What do I do? How do I stand out? What do I say? What more do I include? How do I get employers to consider me?
I guess, for one of the first times in my life, I'm facing the fact that there isn't a right path. I've always been able to find work....any work. But I'm too old to be working a job....I need to start thinking of a career. But all I want to be is an artist. I need some sort of employment that pays for me to do that until I'm on my feet. Something in the Office Management field because it's fun, I can see myself doing it for a while, I like office stuff, & it's a break from being creative. Why would I want to be demanded to be creative by someone else all day? Being creative is something dear to me....I don't want anyone else controlling what I do. But, why can't I find a simple office management job? No one needs their phones answered? No one?

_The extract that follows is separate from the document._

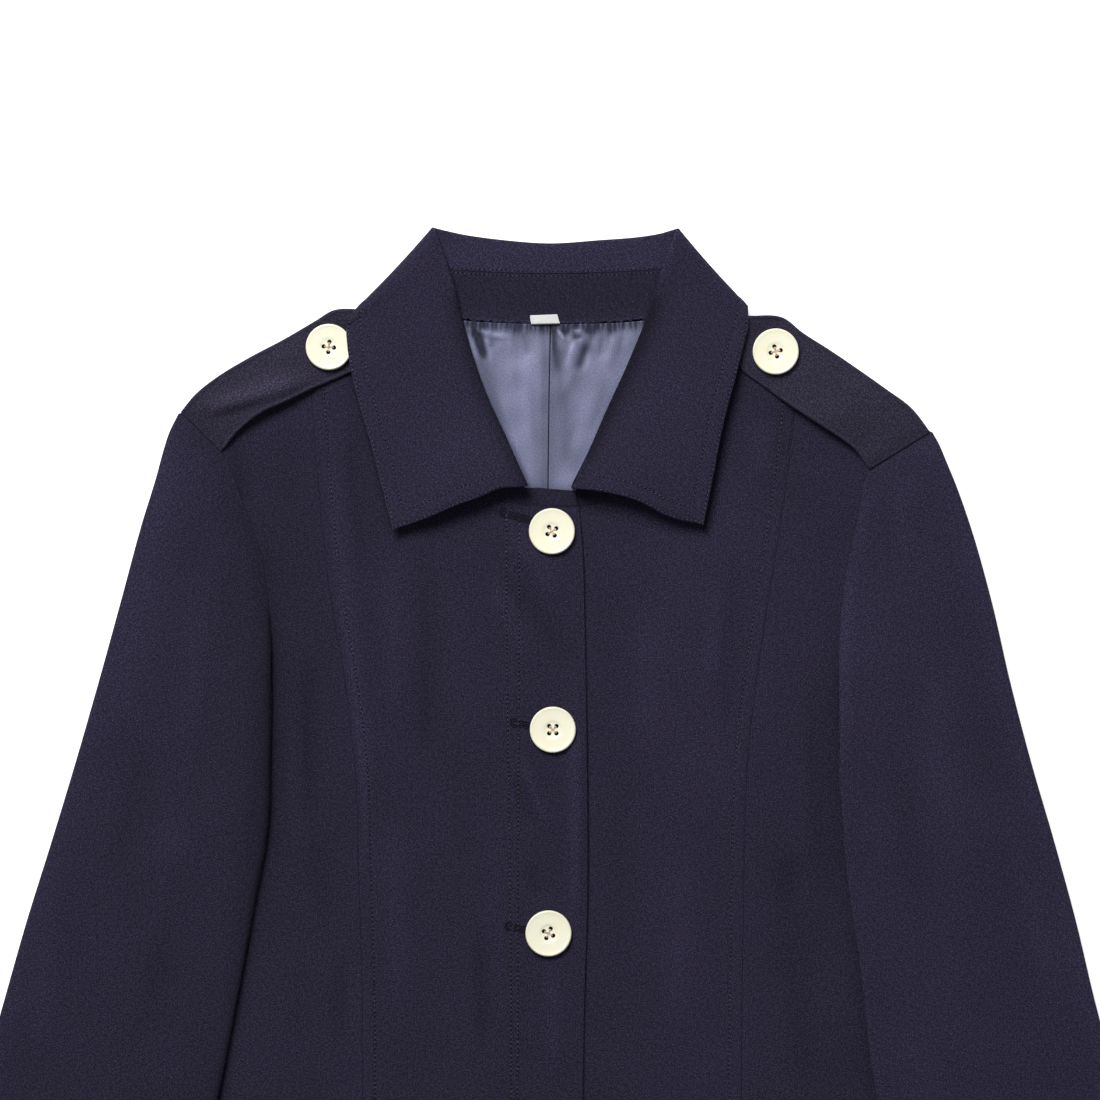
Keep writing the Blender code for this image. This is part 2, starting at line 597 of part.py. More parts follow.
def make_lining(side, outer):
    turn = 1 if side == "right" else -1
    seam = smooth(LINING_SEAM)
    seam[:, 0] -= turn * GAP / 2
    edge = smooth(outer)
    neck = smooth(NECK_SEAM[:3] if side == "right" else NECK_SEAM[:1:-1])
    neck[0], neck[-1] = edge[0], seam[0]
    bottom = np.vstack([edge[-1:], seam[-1:]])
    grid = coons(neck, bottom, edge, seam, evenly(5), evenly(6, 140, LIFT_ROWS))
    sheet(f"lining_{side}", raised(grid, LINING_Z + fall_lift(grid)), LINING_CLOTH, LINING)


def make_label():
    table = np.array(LABEL)
    grid = np.stack([table[:, :2], table[:, 2:]], axis=1)
    height = STAND_BACK_Z + COLLAR_CLOTH / 2 + GAP + LABEL_CLOTH / 2
    sheet("label", raised(grid, height), LABEL_CLOTH, TAPE)


def turned_button():
    mesh = bpy.data.meshes.new("button_profile")
    edges = [(i, i + 1) for i in range(len(BUTTON_PROFILE) - 1)]
    mesh.from_pydata([(r * MM, 0, z * MM) for r, z in BUTTON_PROFILE], edges, [])
    mesh.materials.append(RESIN)
    return mesh


def hole_pins():
    """Four pins that cut a button's holes."""
    shape = bmesh.new()
    for k in range(4):
        angle = math.radians(45 + 90 * k)
        made = bmesh.ops.create_cone(
            shape,
            cap_ends=True,
            segments=10,
            radius1=BUTTON_HOLE_RADIUS * MM,
            radius2=BUTTON_HOLE_RADIUS * MM,
            depth=8 * MM,
        )
        place = (
            BUTTON_HOLE_SPREAD * math.cos(angle) * MM,
            BUTTON_HOLE_SPREAD * math.sin(angle) * MM,
            1.5 * MM,
        )
        bmesh.ops.translate(shape, verts=made["verts"], vec=place)
    mesh = bpy.data.meshes.new("hole_pins")
    shape.to_mesh(mesh)
    shape.free()
    return mesh


def make_button(name, x, y, z, turn, profile, pins):
    button = bpy.data.objects.new(name, profile)
    JACKET.objects.link(button)
    button.location = (x * MM, y * MM, z * MM)
    button.rotation_euler = (0, 0, math.radians(turn))
    screw = button.modifiers.new("turned", "SCREW")
    screw.steps = screw.render_steps = BUTTON_STEPS
    screw.use_merge_vertices = True
    screw.merge_threshold = 0.00001
    screw.use_smooth_shade = True
    cutter = bpy.data.objects.new(f"{name}_pins", pins)
    CUTTERS.objects.link(cutter)
    cutter.parent = button
    cutter.hide_render = True
    cutter.display_type = "WIRE"
    cut = button.modifiers.new("holes", "BOOLEAN")
    cut.object = cutter


def make_buttons():
    profile, pins = turned_button(), hole_pins()
    top = FRONT_Z + LAP_RISE + CLOTH / 2 + GAP
    for number, ((x, y), turn) in enumerate(zip(FRONT_BUTTONS, FRONT_BUTTON_TURN), 1):
        make_button(f"button_{number}", x, y, top, turn, profile, pins)
    for side, (x, y, turn) in STRAP_BUTTONS.items():
        z = STRAP_Z + STRAP_CLOTH / 2 + 2 * GAP
        make_button(f"strap_button_{side}", x, y, z, turn, profile, pins)


for old in list(bpy.data.objects):
    bpy.data.objects.remove(old, do_unlink=True)
JACKET = bpy.data.collections.new("field_jacket")
CUTTERS = bpy.data.collections.new("cutters")
for collection in (JACKET, CUTTERS):
    bpy.context.scene.collection.children.link(collection)

TWILL = material("navy_twill", NAVY, 0.85)
LINING = material("blue_satin", SATIN, 0.35)
RESIN = material("cream_resin", CREAM, 0.25)
TAPE = material("white_tape", WHITE, 0.7)

for side_name, side_seams in (("right", RIGHT), ("left", LEFT)):
    make_front(side_name, side_seams)
    make_back(side_name, side_seams)
    make_under_sleeve(side_name, side_seams)
    make_top_sleeve(side_name, side_seams)
make_fall()
make_stand()
make_strap("right", STRAP_RIGHT)
make_strap("left", STRAP_LEFT)
make_lining("right", LINING_OUTER_RIGHT)
make_lining("left", LINING_OUTER_LEFT)
make_label()
make_buttons()
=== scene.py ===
"""A navy field jacket laid flat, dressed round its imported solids.

Sizes are in millimetres until a mesh is made. +X is the wearer's left, +Y runs from the hem to
the collar and +Z is up from the surface that the jacket lies on. Each cloth piece is a thin
closed wall round a middle surface, which follows its solid and adds the cloth's creases.
"""

import math

import bmesh
import bpy
import numpy as np
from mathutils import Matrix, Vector
from mathutils.bvhtree import BVHTree


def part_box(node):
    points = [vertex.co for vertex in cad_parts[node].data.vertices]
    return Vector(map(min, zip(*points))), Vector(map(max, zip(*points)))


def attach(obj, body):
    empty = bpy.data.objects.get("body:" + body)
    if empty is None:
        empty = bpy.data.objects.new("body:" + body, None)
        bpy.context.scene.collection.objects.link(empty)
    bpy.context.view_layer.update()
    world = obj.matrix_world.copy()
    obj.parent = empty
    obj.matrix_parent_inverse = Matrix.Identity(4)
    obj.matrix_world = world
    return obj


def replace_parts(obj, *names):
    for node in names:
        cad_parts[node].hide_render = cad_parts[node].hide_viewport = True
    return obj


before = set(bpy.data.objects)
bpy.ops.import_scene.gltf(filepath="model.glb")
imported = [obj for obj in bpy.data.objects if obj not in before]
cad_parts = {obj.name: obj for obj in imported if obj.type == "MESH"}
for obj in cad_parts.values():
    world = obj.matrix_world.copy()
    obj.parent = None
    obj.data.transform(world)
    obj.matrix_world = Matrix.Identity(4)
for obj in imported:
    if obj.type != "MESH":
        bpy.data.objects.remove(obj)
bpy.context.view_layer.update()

MM = 0.001
ROOT = "root"

# Walls and clearances
CLOTH = 1.2
COLLAR_CLOTH = 1.6
STRAP_CLOTH = 2.0
LINING_CLOTH = 0.7
LABEL_CLOTH = 0.3
GAP = 0.3
HEM_Y = -341.0

# Heights of the middle of each layer
BACK_Z = 0.6
LINING_Z = 2.1
FRONT_Z = 3.8
SEAM_Z = BACK_Z + CLOTH + 0.8
UNDER_SLEEVE_Z = FRONT_Z + CLOTH + 1.0
LAP_RISE = 2.0
STRAP_Z = FRONT_Z + CLOTH / 2 + GAP + STRAP_CLOTH / 2
STRAP_ARCH = 4.6  # how much a strap stands up
STRAP_ARCH_LENGTH = 0.66  # share of its length, from the sleeve, that does
STRAP_DROOP = 0.8  # how much its upper edge hangs
SLEEVE_OVER_BODY_Z = 8.6
SLEEVE_OVER_FLOOR_Z = 5.8
STAND_BACK_Z = 3.3
FALL_BACK_Z = 0.8

# The collar's back fall lies under the back panel, and lifts what is over it
FALL_EDGE_Y = 269.0
FALL_EDGE_RISE = 31.0
FALL_HALF_WIDTH = 105.0
FALL_LIFT = 2.1

# Each half of the body: x, y of its seams from the shoulder or neck down
RIGHT = {
    "shoulder": ((-196.1, 244.8), (-169.5, 263.0), (-147.0, 277.0), (-131.0, 286.0)),
    "shoulder_top": ((-131.0, 286.0), (-112.0, 293.5), (-95.0, 296.3), (-78.0, 299.0)),
    "neck": ((-78.0, 299.0), (-73.5, 280.0), (-66.5, 256.0), (-55.0, 231.0), (-41.0, 209.0),
             (-27.0, 197.5)),
    "neck_end": ((-27.0, 197.5), (-6.0, 195.2), (14.3, 195.6)),
    "edge": ((14.3, 195.6), (16.2, 175.0), (17.5, 132.0), (18.6, 60.0), (18.9, -10.0), (17.2, -72.0),
             (16.2, -150.0), (16.0, -250.0), (15.5, HEM_Y)),
    "princess": ((-131.0, 286.0), (-127.0, 250.0), (-123.2, 202.0), (-117.2, 147.0), (-109.3, 100.0),
                 (-103.4, 46.0), (-102.3, 0.0), (-100.8, -42.0), (-100.2, -90.0), (-101.0, -170.0),
                 (-105.0, -260.0), (-110.0, HEM_Y)),
    "armhole": ((-196.1, 244.8), (-174.4, 223.1), (-163.8, 198.0), (-153.7, 170.0), (-149.3, 135.0),
                (-148.8, 104.0)),
    "underarm": ((-148.8, 104.0), (-152.0, 68.0), (-163.0, 41.0), (-187.0, 22.0), (-222.0, 14.0)),
    "side": ((-222.0, 14.0), (-212.0, -50.0), (-208.0, -110.0), (-213.0, -190.0), (-225.0, -270.0),
             (-239.0, HEM_Y)),
    "back_armhole": ((-196.1, 244.8), (-195.0, 190.0), (-198.0, 140.0), (-203.0, 90.0), (-211.0, 45.0),
                     (-222.0, 14.0)),
    "sleeve_outer": ((-197.2, 244.3), (-202.4, 233.8), (-205.4, 224.4), (-209.2, 210.4),
                     (-216.4, 187.0), (-227.8, 145.0), (-239.5, 102.5), (-251.7, 60.0),
                     (-264.4, 18.0), (-277.7, -24.5), (-289.8, -67.0), (-313.0, -150.0),
                     (-340.0, -247.0), (-366.5, HEM_Y)),
    "sleeve_fold": ((-148.8, 104.0), (-149.4, 60.0), (-150.4, 26.0), (-157.0, -12.0), (-167.0, -67.0),
                    (-178.0, -122.0), (-200.0, -200.0), (-226.0, -275.0), (-248.0, HEM_Y)),
}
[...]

In college there is always a formula. Hell, you can even calculate the items you can miss before you fail a test or even fail a class. How many times have you heard others saying 'if I just get an 85% I'll pass the class' or the like? Heck I went through & calculated which questions I'd thought I'd missed on the Driver's Test so I could figure out if I needed to guess any other answers better. I even used context clues to figure out the answer to one question based on the other questions on the test.

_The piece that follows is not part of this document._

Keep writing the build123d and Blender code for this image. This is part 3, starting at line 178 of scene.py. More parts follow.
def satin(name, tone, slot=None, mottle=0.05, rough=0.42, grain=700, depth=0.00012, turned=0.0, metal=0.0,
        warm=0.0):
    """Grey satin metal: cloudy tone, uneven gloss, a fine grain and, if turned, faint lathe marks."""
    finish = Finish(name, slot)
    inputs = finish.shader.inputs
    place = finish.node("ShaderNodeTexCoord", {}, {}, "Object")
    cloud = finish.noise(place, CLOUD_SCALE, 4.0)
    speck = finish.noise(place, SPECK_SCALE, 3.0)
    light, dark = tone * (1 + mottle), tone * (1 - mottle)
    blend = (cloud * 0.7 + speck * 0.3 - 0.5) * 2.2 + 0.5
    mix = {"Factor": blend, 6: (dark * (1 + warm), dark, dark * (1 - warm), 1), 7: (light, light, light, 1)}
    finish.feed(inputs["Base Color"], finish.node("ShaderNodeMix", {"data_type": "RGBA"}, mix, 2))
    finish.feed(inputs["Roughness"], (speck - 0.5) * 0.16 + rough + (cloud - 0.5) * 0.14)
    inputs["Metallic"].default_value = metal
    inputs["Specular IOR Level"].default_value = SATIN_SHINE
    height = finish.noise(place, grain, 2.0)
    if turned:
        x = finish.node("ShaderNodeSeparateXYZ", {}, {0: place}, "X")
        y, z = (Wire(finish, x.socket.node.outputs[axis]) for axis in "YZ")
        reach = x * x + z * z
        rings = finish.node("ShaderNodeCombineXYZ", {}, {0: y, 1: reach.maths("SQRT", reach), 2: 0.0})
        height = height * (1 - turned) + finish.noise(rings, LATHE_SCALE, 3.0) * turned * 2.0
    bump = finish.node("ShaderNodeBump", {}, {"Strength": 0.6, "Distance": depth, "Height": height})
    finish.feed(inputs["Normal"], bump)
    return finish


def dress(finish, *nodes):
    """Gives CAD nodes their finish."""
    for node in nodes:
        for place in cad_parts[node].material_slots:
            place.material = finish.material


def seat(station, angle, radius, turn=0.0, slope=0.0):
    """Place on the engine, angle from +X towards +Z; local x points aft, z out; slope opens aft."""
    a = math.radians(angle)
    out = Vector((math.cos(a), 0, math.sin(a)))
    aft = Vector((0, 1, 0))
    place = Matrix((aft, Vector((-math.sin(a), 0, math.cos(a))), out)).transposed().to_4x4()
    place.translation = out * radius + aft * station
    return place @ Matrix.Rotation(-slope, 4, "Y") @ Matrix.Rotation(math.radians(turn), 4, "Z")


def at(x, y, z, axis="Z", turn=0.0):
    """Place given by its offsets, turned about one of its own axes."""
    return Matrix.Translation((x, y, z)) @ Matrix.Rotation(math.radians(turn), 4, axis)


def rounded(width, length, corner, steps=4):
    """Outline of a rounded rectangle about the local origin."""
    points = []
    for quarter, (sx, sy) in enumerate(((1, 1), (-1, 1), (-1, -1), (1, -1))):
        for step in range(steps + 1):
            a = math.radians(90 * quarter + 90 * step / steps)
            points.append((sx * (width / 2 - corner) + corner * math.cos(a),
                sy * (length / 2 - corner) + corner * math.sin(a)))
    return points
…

In real life there's no context clues. You just gotta do stuff. And it's this stuff that I don't know how to do. I honestly, truly have no idea what more I can do to be hirable. I've thought well 'what if I go back to school?' Then I'll graduate again, with even more debt, & still no job....oh, & there are tests aren't there. Wonderful, right?
So, I don't know what to do. I really, really don't.
Oh, and I changed my blog design...again. I'm so indecisive! I can't find anything that just says me.